1994 Páez River earthquake
- UTC time: 1994-06-06 20:47:41;
- ISC event: 167996;
- USGS-ANSS: ComCat;
- Local date: June 6, 1994;
- Local time: 15:47:41 COT;
- Magnitude: 6.8 M_{w};
- Depth: 12 km;
- Epicenter: 2°55′01″N 76°03′25″W﻿ / ﻿2.917°N 76.057°W
- Areas affected: Colombia
- Max. intensity: MMI IX (Violent)
- Tsunami: No
- Casualties: at least 1,100 dead

= 1994 Páez River earthquake =

Earthquake in Colombia

The 1994 Páez River earthquake occurred on June 6 with a moment magnitude of 6.8 at a depth of 12 km. The event, which is also known as the Páez River disaster, included subsequent landslides and mudslides that destroyed much of the Páez municipality, located on the foothills of the Central Ranges of the Andes in Cauca in south-western Colombia.

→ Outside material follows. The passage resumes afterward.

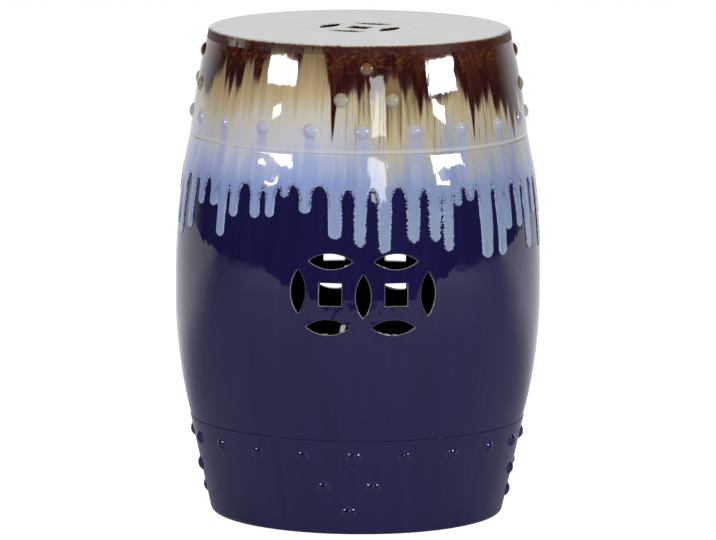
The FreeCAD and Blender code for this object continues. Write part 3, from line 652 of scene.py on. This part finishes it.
glazes = {
    "seat_slab": makeSeatGlaze(),
    "top_collar": makeFlowingGlaze(),
    "belly_wall": makeBellyGlaze(),
    "base_collar": makeBaseGlaze(),
}
studGlaze = makeStudGlaze()
baseStudGlaze = makeBaseStudGlaze()
for side in ("front", "right", "back", "left"):
    glazes[f"top_{side}_studs"] = studGlaze
    glazes[f"base_{side}_studs"] = baseStudGlaze
for name, glaze in glazes.items():
    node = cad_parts[name]
    node.data.materials.clear()
    node.data.materials.append(glaze)

print("run glaze")
coat = makeRunCoat()
coat.data.materials.append(makeRunGlaze())

print("studio")
# White paper under the stool ends a step in front of it. Past it the room is dark, and the upper part of the
# glaze mirrors that.
studio = {
    "floorFront": -1.5,
    "floorBack": 3.0,
    "floorSide": 3.3,
    "floorGlow": 0.9,
    "floorColour": "#BCBCD4",
    "litPaper": "#D8D8D8",
    "darkRoom": "#232326",
    "brightBackdrop": "#F3F3F5",
    "white": "#FFFFFF",
}


def makeFloor():
    mesh = bpy.data.meshes.new("paperFloor")
    bm = bmesh.new()
    bmesh.ops.create_grid(bm, x_segments=1, y_segments=1, size=1.0)
    depth = studio["floorBack"] - studio["floorFront"]
    bmesh.ops.scale(bm, vec=(studio["floorSide"], depth / 2, 1), verts=bm.verts)
    bmesh.ops.translate(bm, vec=(0, (studio["floorBack"] + studio["floorFront"]) / 2, 0), verts=bm.verts)
    bm.to_mesh(mesh)
    bm.free()
    floor = bpy.data.objects.new("paperFloor", mesh)
    bpy.context.collection.objects.link(floor)
    # the paper glows a little for the camera, so that it photographs white but for the shadow at the foot
    material, tree = startMaterial("whitePaper")
    path = addNode(tree, "LightPath").node.outputs
    glow = addNode(tree, "Emission", studio["white"], studio["floorGlow"])
    lit = addNode(tree, "AddShader", addNode(tree, "BsdfDiffuse", studio["litPaper"]), glow)
    # in the glaze it shows darker, and bright again only far behind the stool
    depth = addNode(tree, "SeparateXYZ", addNode(tree, "TexCoord", give=3), give=1)
    far = addNode(tree, "MapRange", depth, 0.15, 0.9, 0.0, 0.75, interpolation_type="SMOOTHSTEP")
    dim = addNode(tree, "AddShader", addNode(tree, "BsdfDiffuse", studio["floorColour"]),
                  addNode(tree, "Emission", studio["white"], far))
    addNode(tree, "OutputMaterial", addNode(tree, "MixShader", path["Is Camera Ray"], dim, lit))
    mesh.materials.append(material)


def makeWorld():
    world = bpy.data.worlds.new("studio")
    bpy.context.scene.world = world
    world.use_nodes = True
    tree = world.node_tree
    tree.nodes.clear()
    depth = addNode(tree, "SeparateXYZ", addNode(tree, "TexCoord"), give=1)
    behind = addNode(tree, "MapRange", depth, 0.45, 0.85, interpolation_type="SMOOTHSTEP")
    up = addNode(tree, "SeparateXYZ", addNode(tree, "TexCoord"), give=2)
    behind = addNode(tree, "Math", behind, addNode(tree, "MapRange", up, 0.28, 0.12), operation="MULTIPLY")
    shade = addNode(tree, "Mix", behind, studio["darkRoom"], studio["brightBackdrop"], data_type="RGBA")
    path = addNode(tree, "LightPath").node.outputs
    colour = addNode(tree, "Mix", path["Is Camera Ray"], shade, studio["white"], data_type="RGBA")
    addNode(tree, "OutputWorld", addNode(tree, "Background", colour, 1.0))


lamps = {  # degrees round from the front and up from the stool's upper part; distance and size in metres
    "rightBox": {"round": 61.8, "up": 13.0, "away": 3.0,
        "width": 1.18, "height": 0.27, "roll": -4, "radiance": 32.0},
    "rightShard": {"round": 56.5, "up": 8.2, "away": 3.0,
        "width": 0.45, "height": 0.13, "roll": -16, "radiance": 28.0},
    "leftBox": {"round": -57.2, "up": 14.2, "away": 3.0,
        "width": 1.2, "height": 0.21, "roll": 5, "radiance": 32.0},
    "leftShard": {"round": -58.0, "up": 7.9, "away": 3.0,
        "width": 0.36, "height": 0.1, "roll": 14, "radiance": 28.0},
    "frontStrip": {"round": 13.0, "up": 11.3, "away": 5.0,
        "width": 0.85, "height": 0.92, "roll": 0, "radiance": 9.0},
    "fill": {"round": 0.0, "up": 25.0, "away": 4.0,
        "width": 3.0, "height": 2.0, "roll": 0, "radiance": 3.9},
    "overhead": {"round": 0.0, "up": 80.0, "away": 2.4,
        "width": 2.4, "height": 2.4, "roll": 0, "radiance": 1.45},
}
aimHeight = 0.40


def makeLamp(name):
    lamp = lamps[name]
    turn = math.radians(lamp["round"])
    rise = math.radians(lamp["up"])
    away = Vector((math.sin(turn) * math.cos(rise), -math.cos(turn) * math.cos(rise), math.sin(rise)))
    light = bpy.data.lights.new(name, "AREA")
    light.shape = "RECTANGLE"
    light.size = lamp["width"]
    light.size_y = lamp["height"]
    light.energy = lamp["radiance"] * math.pi * lamp["width"] * lamp["height"]
    thing = bpy.data.objects.new(name, light)
    thing.location = Vector((0, 0, aimHeight)) + away * lamp["away"]
    look = away.to_track_quat("Z", "Y").to_matrix() @ Matrix.Rotation(math.radians(lamp["roll"]), 3, "Z")
    thing.rotation_euler = look.to_euler()
    # the glaze mirrors only the lamps round the sides
    thing.visible_glossy = name not in ("fill", "overhead")
    bpy.context.collection.objects.link(thing)


makeFloor()
makeWorld()
for lampName in lamps:
    makeLamp(lampName)

# The camera stands where the photograph's did, worked out from the ellipses of the seat and the foot.
view = {"away": 7.0, "height": 1.3035, "down": 8.74, "roll": 0.374, "lens": 379.3}


def makeCamera():
    data = bpy.data.cameras.new("studioCamera")
    data.lens = view["lens"]
    camera = bpy.data.objects.new("studioCamera", data)
    tilt = Matrix.Rotation(math.radians(90 - view["down"]), 4, "X")
    roll = Matrix.Rotation(math.radians(view["roll"]), 4, "Z")
    camera.matrix_world = Matrix.Translation((0, -view["away"], view["height"])) @ tilt @ roll
    bpy.context.collection.objects.link(camera)
    bpy.context.scene.camera = camera


makeCamera()
bpy.context.scene.view_settings.view_transform = "Standard"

It was estimated that 1,100 people, mostly from the Páez, were killed in some 15 settlements on the Páez River basin, Cauca and Huila departments of which the eponymous municipality of Páez suffered 50% of the death toll. In response to the disaster, the government created the Nasa Kiwe Corporation to bring relief to the area, and begin the reconstruction of the affected areas.